The entity issuing a Eurobond is free to choose the country depending on its economy and regulations. The bonds are attractive debt instruments due to their low face value or par value which makes them cheaper to buy.

For example, an Indian company wants to expand to foreign markets and plans to set up a factory in the US. For its expansion, the company would need to raise capital in the local currency, like US dollars. However, it cannot access credit in the US as it is a new entrant and lacks credit history there. So, the company would issue US-denominated Eurobonds to raise capital.

Advantages of a Eurobond

Benefits to the issuers

Benefits to the investors

Freedom to issue bonds in desired currency and country

High liquidity for local investors

Allows borrowing funds at low-interest rates

Allows diverse investment options

High liquid assets that can be converted into cash within a year

Less par/face value

Globally tradable with reduced forex risks

Freedom to invest in high-value currencies

Disadvantages of a Eurobond

A Eurobond has certain disadvantages too that are as follows:

No domestic regulation:

A Eurobond is not regulated in the home country, which makes it riskier compared to other debt instruments.

Foreign exchange risks:

As Eurobonds are issued in different countries, they are vulnerable to political or economic risks of each country. They are also vulnerable to exchange rate fluctuations making them riskier than rupee-denominated masala bonds.

High trading costs:

The trading costs of Eurobond are usually higher, and there is a need for a broker.

Indian companies who have issued Eurobonds

As a strategy to diversify exposure to foreign markets and currencies, many Indian companies issued Eurobonds, including Bharti Airtel Limited, ONGC Videsh Ltd, Bharat Petroleum Corp Ltd, Tata International Ltd, Rolta Ltd, etc.

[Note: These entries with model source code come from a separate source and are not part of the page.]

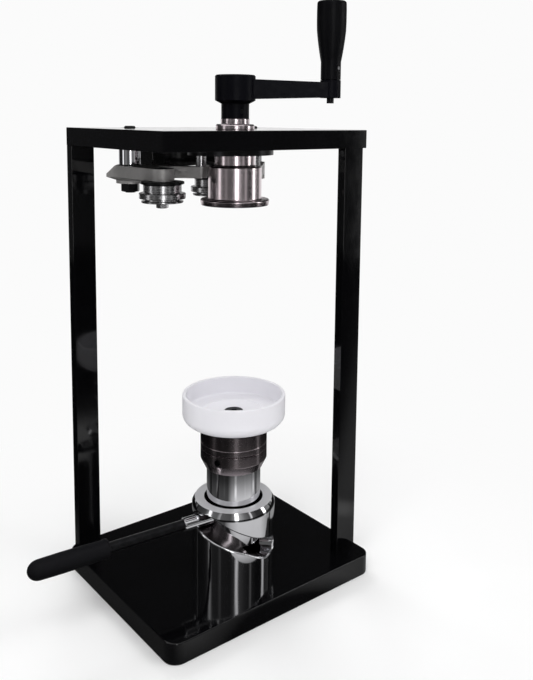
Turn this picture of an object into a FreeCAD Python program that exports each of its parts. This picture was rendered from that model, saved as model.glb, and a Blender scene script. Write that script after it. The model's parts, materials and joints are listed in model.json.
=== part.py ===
import FreeCAD, Part
import math
import os
import Sketcher
from FreeCAD import Placement, Rotation, Vector

# Hand-cranked can seamer: a black frame of two plates and two flat posts, a
# spindle with chuck, cam and two seaming arms under the top plate, and a
# lever-driven lift in a helically slotted sleeve that raises the can cup.
# Millimetres, +Z up, origin on the spindle axis at the underside of the base.
# +X runs from the front corner to the right post, +Y towards the left post.

os.makedirs("parts", exist_ok=True)
doc = FreeCAD.newDocument("can_seamer")
sheet = doc.addObject("Spreadsheet::Sheet", "Sizes")
pieces = []
rows = []


class Amount:
    """A number together with the formula that drives it from the sheet."""

    def __init__(self, number, text):
        self.number = float(number)
        self.text = text

    def __add__(self, other):
        other = amount(other)
        return Amount(self.number + other.number, f"({self.text} + {other.text})")

    def __sub__(self, other):
        other = amount(other)
        return Amount(self.number - other.number, f"({self.text} - {other.text})")

    def __mul__(self, other):
        other = amount(other)
        return Amount(self.number * other.number, f"({self.text} * {other.text})")

    def __truediv__(self, other):
        other = amount(other)
        return Amount(self.number / other.number, f"({self.text} / {other.text})")

    def __neg__(self):
        return Amount(-self.number, f"(0 - {self.text})")

    def __radd__(self, other):
        return amount(other) + self

    def __rsub__(self, other):
        return amount(other) - self

    def __rmul__(self, other):
        return amount(other) * self


def amount(thing):
    return thing if isinstance(thing, Amount) else Amount(thing, repr(float(thing)))


def cosine(angle):
    return Amount(math.cos(math.radians(angle.number)), f"cos({angle.text})")


def sine(angle):
    return Amount(math.sin(math.radians(angle.number)), f"sin({angle.text})")


def length_of(dx, dy):
    number = math.hypot(dx.number, dy.number)
    return Amount(number, f"sqrt({dx.text} * {dx.text} + {dy.text} * {dy.text})")


def arc_cosine(ratio):
    number = math.degrees(math.acos(ratio.number))
    return Amount(number, f"(acos({ratio.text}) / 1 deg)")


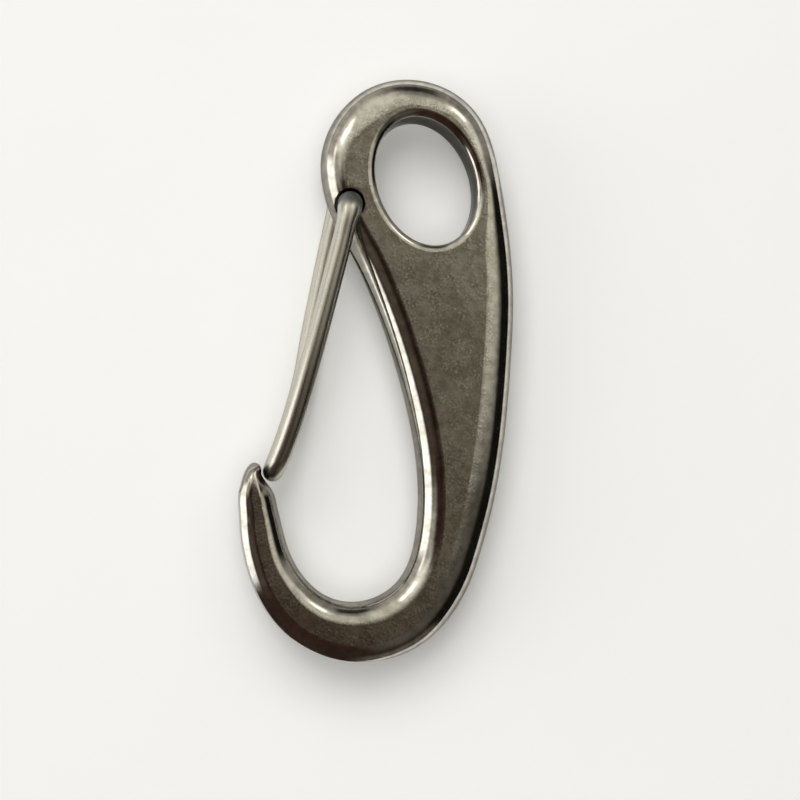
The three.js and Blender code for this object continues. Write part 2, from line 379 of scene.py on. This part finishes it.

Difference between a Eurobond and a Masala bond

A Eurobond and masala bond is issued outside the native countries, but both are different from each other. A Eurobond is issued in a currency non-native to the issuer’s country, whereas a masala bond is a rupee-denominated bond issued by an Indian company abroad. In other words, the masala bond allows the bond issuer to raise funds from overseas investors in local currency, while Eurobond is issued in a currency other than the issuer’s local currency. In a masala bond, the borrower doesn’t have to worry about rupee depreciation and it involves no currency risk.

Final word

Now you know what is Eurobond and how it works. The external bond is an effective debt instrument that helps investors diversify their portfolios and reduce risks arising from a single currency, country, or asset. A Eurobond is available on global stock exchanges and can be purchased like a regular bond. However, while investing in a Eurobond, one must remember that the instrument is not completely risk-free and can be volatile at times. So, before investing in this type of external bond, the investors should research and evaluate the risks associated with the investment.